> TASK STATEMENT
Reproduce, please, only the lines from the first line below to the line containing "from build123d import *", inclusive.

Dataset items:
◆ ◆ ◆
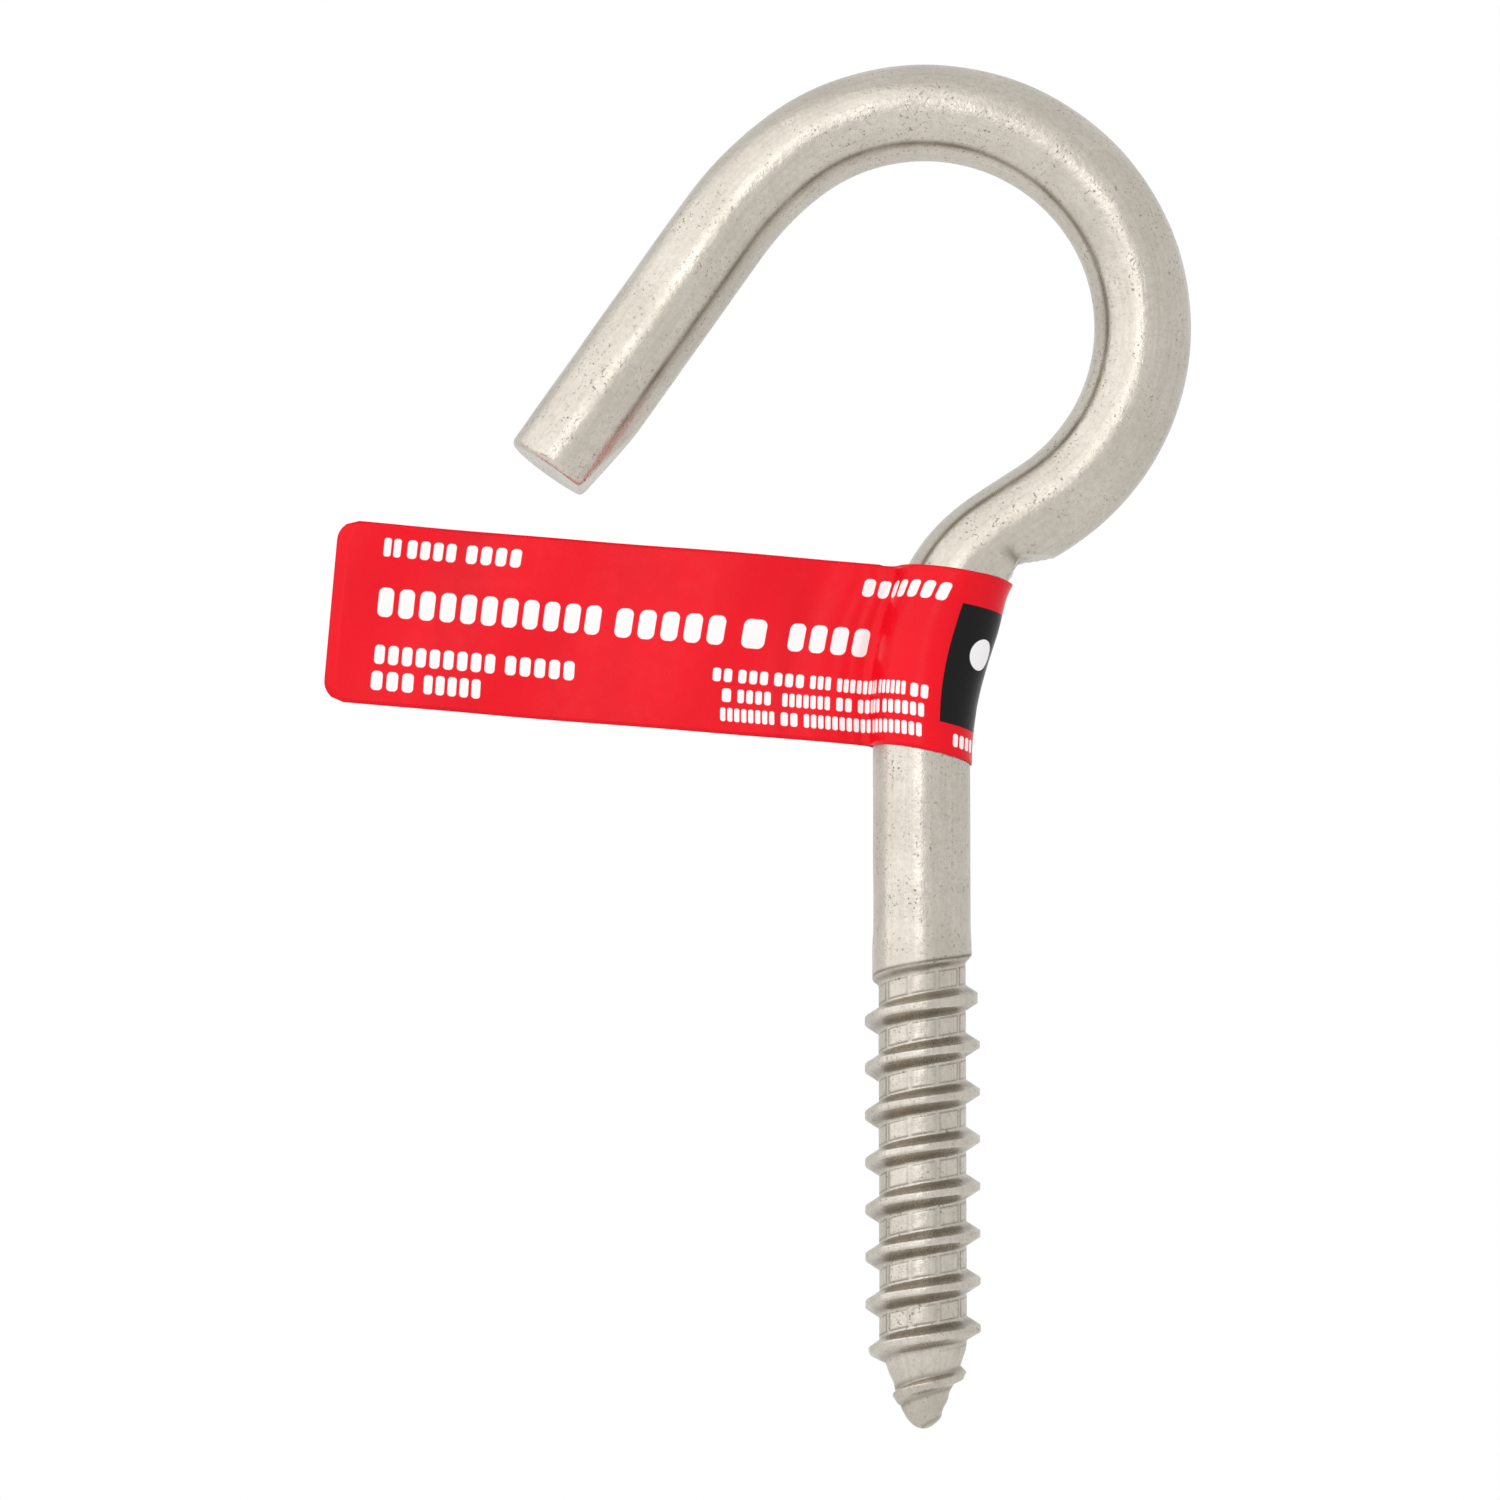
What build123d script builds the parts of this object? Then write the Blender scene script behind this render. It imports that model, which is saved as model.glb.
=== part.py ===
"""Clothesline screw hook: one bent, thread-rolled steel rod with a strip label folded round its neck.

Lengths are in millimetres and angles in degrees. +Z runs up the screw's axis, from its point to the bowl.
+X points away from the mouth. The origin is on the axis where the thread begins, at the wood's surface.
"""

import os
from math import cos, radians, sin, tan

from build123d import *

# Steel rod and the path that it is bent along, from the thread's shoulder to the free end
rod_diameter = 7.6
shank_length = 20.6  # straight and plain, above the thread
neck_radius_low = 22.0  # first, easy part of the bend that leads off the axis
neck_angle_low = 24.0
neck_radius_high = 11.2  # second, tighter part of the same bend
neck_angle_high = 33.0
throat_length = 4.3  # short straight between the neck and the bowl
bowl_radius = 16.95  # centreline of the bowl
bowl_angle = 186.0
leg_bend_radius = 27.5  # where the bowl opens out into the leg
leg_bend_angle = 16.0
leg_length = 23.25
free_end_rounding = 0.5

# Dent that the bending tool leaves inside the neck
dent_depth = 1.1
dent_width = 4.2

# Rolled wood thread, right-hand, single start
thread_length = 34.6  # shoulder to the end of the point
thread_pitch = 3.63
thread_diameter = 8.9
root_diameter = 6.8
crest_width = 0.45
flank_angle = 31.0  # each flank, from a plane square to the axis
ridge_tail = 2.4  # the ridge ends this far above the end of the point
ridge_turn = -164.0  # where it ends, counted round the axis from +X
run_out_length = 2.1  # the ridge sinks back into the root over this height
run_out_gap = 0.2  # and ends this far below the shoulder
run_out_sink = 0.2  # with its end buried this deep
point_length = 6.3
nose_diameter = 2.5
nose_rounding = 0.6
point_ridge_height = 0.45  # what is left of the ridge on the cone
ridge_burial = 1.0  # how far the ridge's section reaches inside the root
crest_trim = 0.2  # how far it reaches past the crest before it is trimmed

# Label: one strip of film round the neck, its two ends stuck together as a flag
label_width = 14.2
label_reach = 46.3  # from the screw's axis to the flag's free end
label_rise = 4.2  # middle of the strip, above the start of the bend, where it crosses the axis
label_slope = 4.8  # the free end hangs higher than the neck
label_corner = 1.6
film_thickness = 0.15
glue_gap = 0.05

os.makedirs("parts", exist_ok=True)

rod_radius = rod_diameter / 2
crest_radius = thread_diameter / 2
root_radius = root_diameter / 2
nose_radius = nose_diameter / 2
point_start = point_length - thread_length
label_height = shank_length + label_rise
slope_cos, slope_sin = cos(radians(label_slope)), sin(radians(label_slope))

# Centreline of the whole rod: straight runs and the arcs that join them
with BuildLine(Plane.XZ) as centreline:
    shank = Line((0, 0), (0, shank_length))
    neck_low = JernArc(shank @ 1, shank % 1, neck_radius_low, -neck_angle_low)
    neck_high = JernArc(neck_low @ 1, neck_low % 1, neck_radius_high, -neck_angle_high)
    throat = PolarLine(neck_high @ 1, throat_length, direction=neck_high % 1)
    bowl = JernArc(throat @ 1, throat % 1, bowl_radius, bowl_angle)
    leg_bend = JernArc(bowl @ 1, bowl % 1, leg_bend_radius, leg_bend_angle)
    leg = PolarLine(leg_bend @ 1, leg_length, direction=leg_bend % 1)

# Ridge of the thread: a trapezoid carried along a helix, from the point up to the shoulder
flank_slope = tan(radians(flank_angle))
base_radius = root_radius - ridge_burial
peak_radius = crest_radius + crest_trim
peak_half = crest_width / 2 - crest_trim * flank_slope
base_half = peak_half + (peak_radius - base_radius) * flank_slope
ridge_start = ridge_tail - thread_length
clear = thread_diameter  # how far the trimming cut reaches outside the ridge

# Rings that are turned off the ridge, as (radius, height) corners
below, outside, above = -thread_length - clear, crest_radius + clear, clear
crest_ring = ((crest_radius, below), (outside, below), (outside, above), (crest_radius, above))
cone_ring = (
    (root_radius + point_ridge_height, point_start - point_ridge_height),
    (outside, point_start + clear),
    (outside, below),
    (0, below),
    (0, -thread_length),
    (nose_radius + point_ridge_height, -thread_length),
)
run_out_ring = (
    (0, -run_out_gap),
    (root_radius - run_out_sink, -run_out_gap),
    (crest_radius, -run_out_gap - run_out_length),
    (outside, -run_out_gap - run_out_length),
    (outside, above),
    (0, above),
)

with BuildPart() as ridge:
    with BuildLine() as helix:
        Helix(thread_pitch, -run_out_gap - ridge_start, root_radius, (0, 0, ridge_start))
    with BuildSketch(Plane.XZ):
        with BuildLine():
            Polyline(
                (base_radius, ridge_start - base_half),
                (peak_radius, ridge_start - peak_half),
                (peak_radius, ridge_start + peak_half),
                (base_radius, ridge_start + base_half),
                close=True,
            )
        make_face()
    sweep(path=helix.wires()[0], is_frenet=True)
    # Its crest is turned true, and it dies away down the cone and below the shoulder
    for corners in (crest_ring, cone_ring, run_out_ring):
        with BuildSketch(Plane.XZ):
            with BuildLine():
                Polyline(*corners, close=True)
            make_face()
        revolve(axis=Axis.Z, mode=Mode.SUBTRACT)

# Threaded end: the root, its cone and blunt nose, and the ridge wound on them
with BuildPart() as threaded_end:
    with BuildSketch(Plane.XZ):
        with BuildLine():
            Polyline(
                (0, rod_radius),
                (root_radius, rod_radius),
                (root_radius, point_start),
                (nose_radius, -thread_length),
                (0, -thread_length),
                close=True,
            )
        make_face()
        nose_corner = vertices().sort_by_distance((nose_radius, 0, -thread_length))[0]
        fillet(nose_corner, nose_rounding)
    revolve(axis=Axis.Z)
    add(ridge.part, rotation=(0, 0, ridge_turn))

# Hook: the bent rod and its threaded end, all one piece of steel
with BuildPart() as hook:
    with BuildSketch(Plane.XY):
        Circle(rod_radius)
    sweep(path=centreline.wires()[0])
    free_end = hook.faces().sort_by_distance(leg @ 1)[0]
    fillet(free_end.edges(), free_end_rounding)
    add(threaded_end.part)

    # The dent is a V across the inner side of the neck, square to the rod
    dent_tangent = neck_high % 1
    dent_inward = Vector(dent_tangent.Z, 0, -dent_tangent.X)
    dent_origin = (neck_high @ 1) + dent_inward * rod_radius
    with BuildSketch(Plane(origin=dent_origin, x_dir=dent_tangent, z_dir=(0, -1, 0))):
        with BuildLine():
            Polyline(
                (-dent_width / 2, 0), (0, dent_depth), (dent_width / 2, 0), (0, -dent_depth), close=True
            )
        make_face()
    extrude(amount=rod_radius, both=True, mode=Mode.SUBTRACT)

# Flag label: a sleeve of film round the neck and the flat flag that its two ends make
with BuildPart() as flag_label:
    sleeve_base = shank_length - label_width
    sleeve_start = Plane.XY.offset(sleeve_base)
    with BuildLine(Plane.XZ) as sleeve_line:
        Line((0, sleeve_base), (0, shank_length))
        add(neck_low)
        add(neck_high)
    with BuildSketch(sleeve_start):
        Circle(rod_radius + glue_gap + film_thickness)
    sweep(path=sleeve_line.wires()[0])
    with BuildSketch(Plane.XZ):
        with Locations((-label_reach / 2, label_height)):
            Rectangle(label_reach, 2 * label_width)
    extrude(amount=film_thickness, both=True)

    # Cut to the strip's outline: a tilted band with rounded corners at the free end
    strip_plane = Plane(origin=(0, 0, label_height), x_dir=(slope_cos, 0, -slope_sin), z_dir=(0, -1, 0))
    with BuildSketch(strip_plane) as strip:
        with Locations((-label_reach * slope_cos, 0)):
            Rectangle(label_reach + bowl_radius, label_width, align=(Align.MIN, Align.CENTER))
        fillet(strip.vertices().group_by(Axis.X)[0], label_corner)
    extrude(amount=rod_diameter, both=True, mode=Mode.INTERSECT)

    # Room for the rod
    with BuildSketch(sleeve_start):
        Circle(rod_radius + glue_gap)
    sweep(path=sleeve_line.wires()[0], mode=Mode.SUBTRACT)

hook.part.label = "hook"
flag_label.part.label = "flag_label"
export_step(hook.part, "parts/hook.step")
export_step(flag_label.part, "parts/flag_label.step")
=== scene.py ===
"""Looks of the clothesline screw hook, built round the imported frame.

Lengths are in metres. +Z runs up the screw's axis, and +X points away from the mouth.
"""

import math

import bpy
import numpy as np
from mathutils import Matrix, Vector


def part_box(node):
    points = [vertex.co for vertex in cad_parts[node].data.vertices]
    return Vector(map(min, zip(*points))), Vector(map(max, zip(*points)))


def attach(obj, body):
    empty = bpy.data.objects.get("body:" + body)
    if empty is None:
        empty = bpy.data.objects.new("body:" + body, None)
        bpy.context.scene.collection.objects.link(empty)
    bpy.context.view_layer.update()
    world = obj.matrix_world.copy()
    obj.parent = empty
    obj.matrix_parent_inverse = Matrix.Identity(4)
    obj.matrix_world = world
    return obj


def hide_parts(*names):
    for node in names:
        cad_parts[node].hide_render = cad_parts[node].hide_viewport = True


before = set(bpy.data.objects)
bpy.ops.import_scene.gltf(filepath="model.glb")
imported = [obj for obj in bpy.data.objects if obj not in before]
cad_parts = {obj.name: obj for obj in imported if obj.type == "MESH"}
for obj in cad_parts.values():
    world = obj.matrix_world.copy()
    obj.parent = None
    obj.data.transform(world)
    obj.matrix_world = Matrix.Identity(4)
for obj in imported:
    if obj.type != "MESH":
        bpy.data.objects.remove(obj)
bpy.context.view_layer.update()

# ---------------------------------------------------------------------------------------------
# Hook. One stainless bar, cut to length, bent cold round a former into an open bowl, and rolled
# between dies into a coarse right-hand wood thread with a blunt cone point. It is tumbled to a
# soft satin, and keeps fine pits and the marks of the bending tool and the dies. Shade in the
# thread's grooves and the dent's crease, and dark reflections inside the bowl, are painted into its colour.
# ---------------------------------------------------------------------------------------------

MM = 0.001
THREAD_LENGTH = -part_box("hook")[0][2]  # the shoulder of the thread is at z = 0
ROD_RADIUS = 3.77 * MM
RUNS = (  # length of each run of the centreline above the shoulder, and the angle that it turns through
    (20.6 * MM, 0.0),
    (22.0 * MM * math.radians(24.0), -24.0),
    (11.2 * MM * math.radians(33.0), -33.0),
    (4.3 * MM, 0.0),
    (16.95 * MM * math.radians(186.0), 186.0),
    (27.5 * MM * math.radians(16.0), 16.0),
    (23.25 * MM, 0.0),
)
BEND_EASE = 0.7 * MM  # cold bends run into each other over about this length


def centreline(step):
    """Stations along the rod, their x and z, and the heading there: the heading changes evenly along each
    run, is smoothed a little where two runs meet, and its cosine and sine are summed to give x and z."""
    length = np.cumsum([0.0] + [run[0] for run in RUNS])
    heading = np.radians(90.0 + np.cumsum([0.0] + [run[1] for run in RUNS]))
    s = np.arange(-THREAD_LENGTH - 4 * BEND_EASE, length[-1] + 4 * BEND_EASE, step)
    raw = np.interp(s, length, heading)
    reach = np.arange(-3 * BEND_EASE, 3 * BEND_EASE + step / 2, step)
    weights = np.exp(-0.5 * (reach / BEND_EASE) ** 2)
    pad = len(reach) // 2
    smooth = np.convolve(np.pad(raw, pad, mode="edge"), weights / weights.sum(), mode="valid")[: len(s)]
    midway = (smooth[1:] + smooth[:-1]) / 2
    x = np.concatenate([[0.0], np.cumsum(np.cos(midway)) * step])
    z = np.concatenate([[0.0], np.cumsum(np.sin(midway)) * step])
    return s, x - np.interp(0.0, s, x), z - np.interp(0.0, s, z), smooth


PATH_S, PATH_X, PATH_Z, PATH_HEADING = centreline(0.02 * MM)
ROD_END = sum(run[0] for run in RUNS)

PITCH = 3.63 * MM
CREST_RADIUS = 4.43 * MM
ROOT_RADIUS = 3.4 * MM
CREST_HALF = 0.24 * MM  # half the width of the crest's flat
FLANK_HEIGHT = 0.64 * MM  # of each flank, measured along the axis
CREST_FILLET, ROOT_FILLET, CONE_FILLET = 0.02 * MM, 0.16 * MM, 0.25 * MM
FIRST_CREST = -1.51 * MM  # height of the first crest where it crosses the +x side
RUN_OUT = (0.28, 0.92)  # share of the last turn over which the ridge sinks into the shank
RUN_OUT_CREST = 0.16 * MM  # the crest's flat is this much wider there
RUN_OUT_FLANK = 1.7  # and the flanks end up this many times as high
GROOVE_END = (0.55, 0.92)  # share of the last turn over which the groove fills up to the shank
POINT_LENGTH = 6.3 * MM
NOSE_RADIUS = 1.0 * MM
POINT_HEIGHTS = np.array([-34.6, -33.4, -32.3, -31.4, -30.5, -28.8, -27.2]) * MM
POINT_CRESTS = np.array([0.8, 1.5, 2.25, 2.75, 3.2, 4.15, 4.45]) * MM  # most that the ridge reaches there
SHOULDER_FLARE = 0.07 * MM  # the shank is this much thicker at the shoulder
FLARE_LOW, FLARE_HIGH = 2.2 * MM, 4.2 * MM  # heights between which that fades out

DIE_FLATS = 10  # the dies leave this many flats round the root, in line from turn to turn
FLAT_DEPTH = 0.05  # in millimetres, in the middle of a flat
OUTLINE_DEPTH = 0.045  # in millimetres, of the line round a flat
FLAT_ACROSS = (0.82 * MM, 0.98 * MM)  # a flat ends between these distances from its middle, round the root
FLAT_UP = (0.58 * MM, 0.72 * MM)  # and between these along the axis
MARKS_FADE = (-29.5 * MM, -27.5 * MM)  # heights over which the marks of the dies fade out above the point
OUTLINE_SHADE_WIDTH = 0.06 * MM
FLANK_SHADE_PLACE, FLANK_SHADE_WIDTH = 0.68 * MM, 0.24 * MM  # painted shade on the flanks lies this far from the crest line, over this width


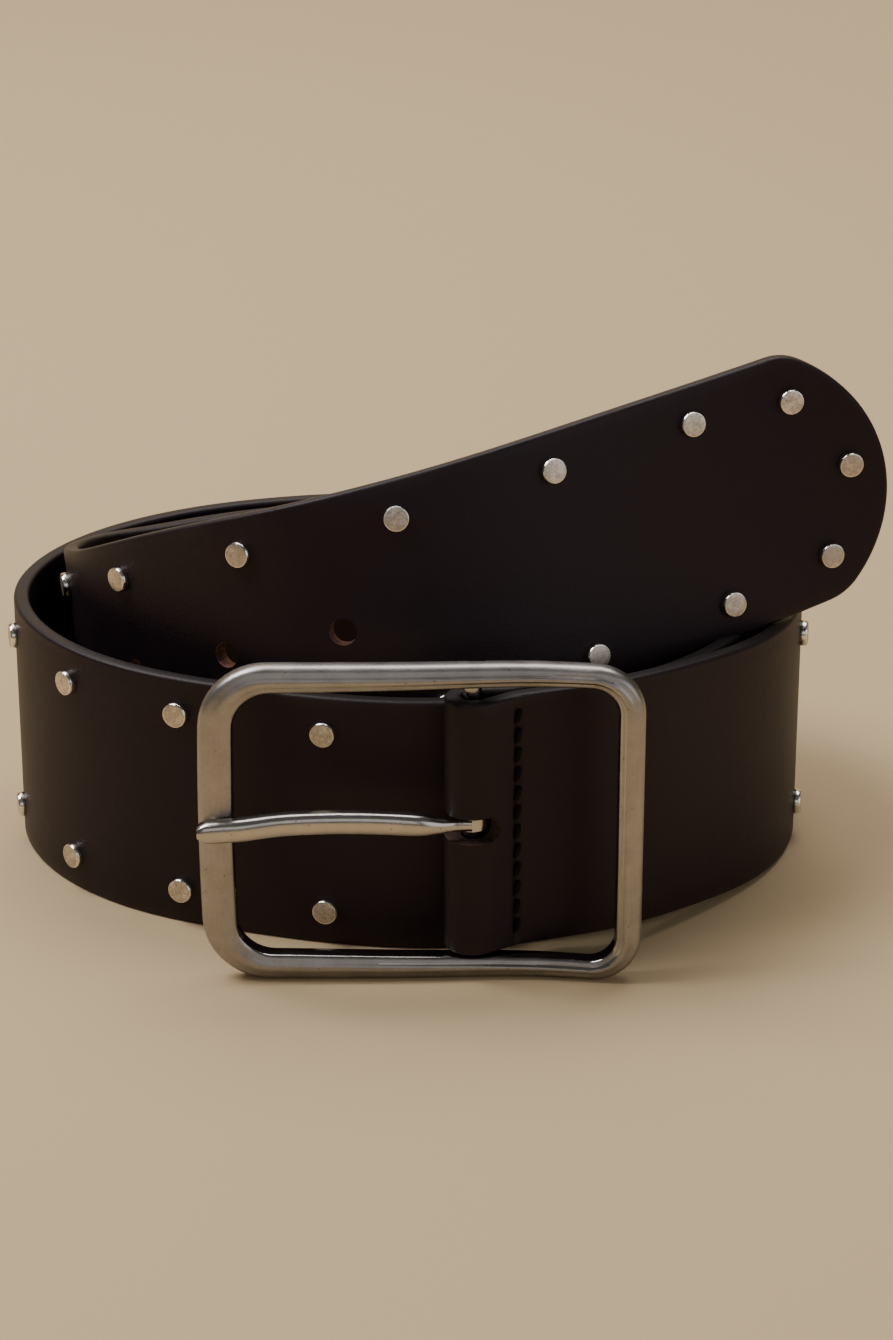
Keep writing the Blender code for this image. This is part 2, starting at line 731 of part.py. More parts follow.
◆ ◆ ◆
> EXERCISE SOLUTION
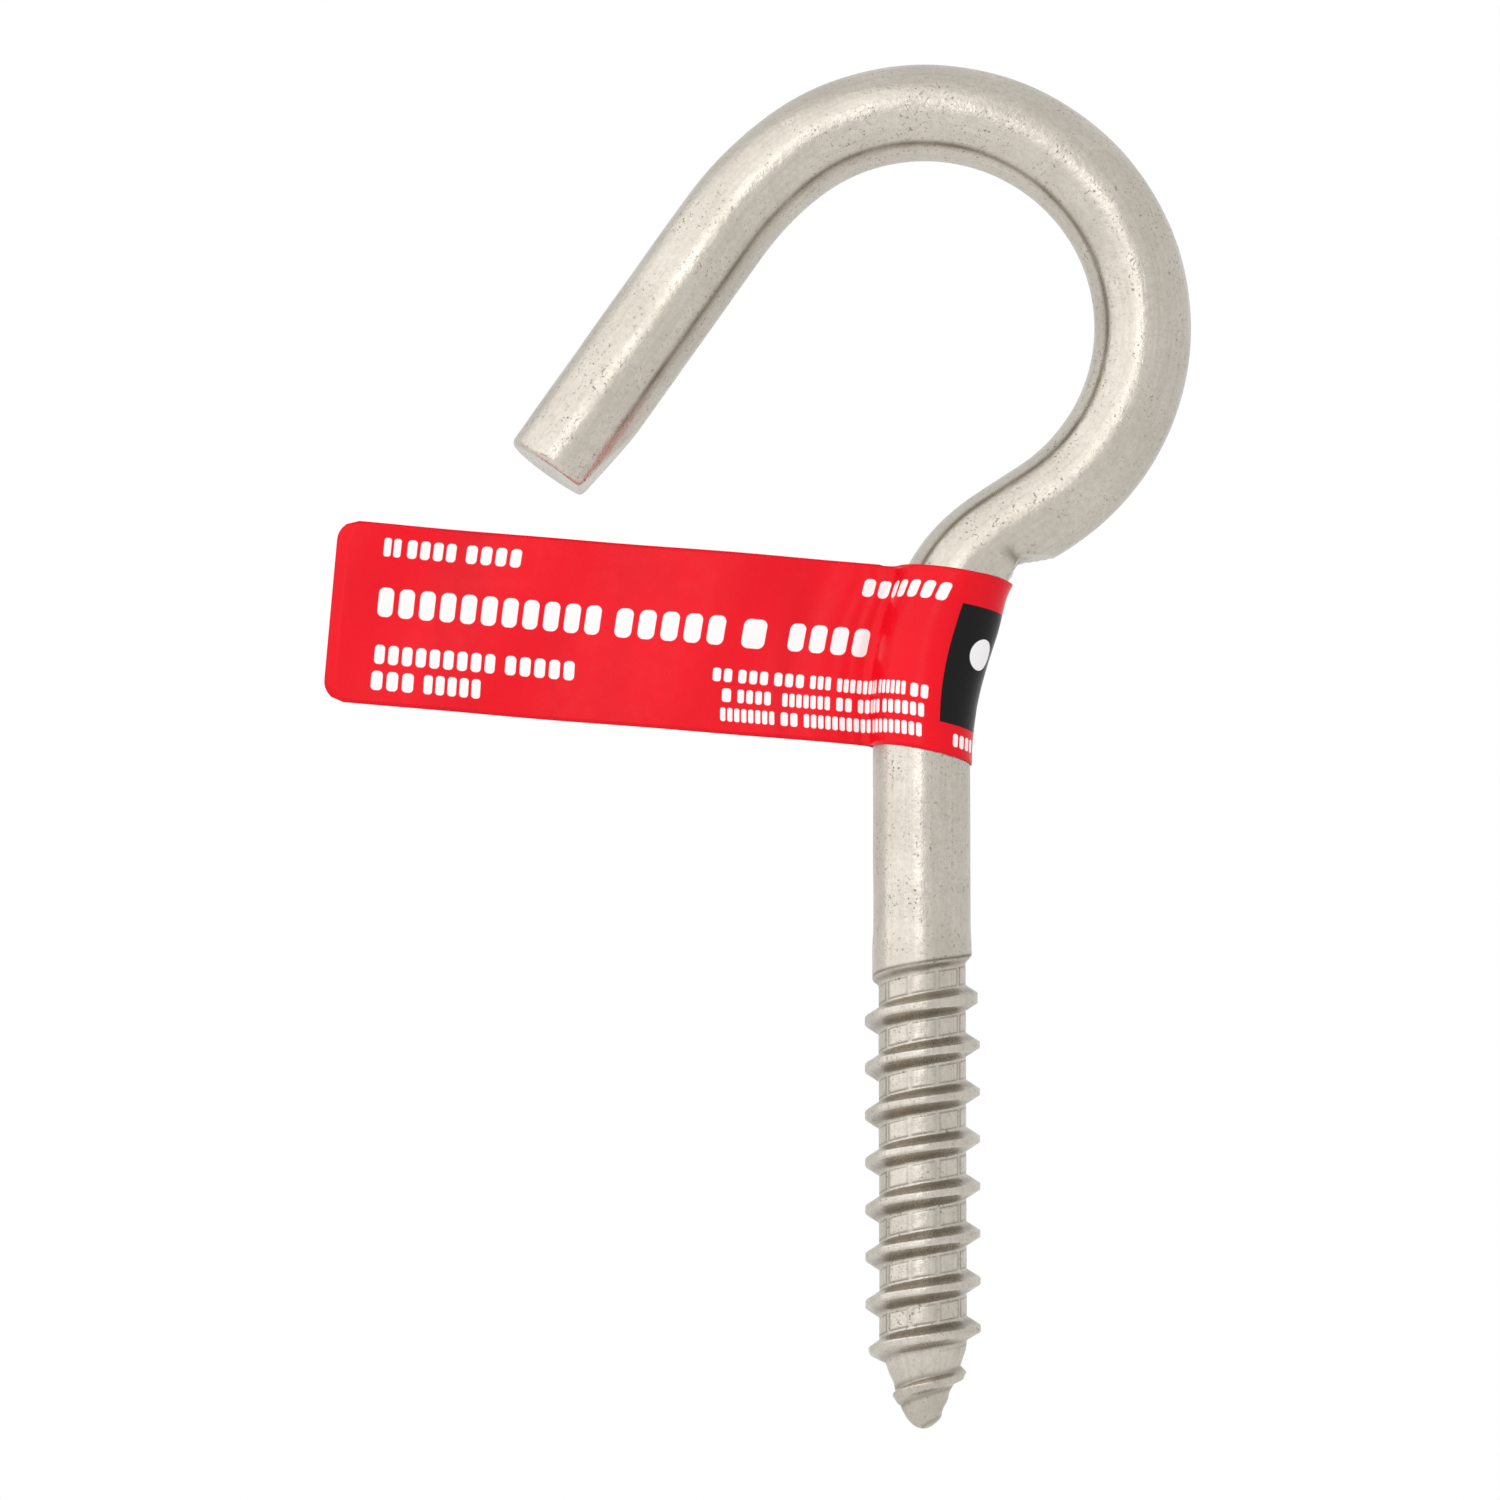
What build123d script builds the parts of this object? Then write the Blender scene script behind this render. It imports that model, which is saved as model.glb.
=== part.py ===
"""Clothesline screw hook: one bent, thread-rolled steel rod with a strip label folded round its neck.

Lengths are in millimetres and angles in degrees. +Z runs up the screw's axis, from its point to the bowl.
+X points away from the mouth. The origin is on the axis where the thread begins, at the wood's surface.
"""

import os
from math import cos, radians, sin, tan

from build123d import *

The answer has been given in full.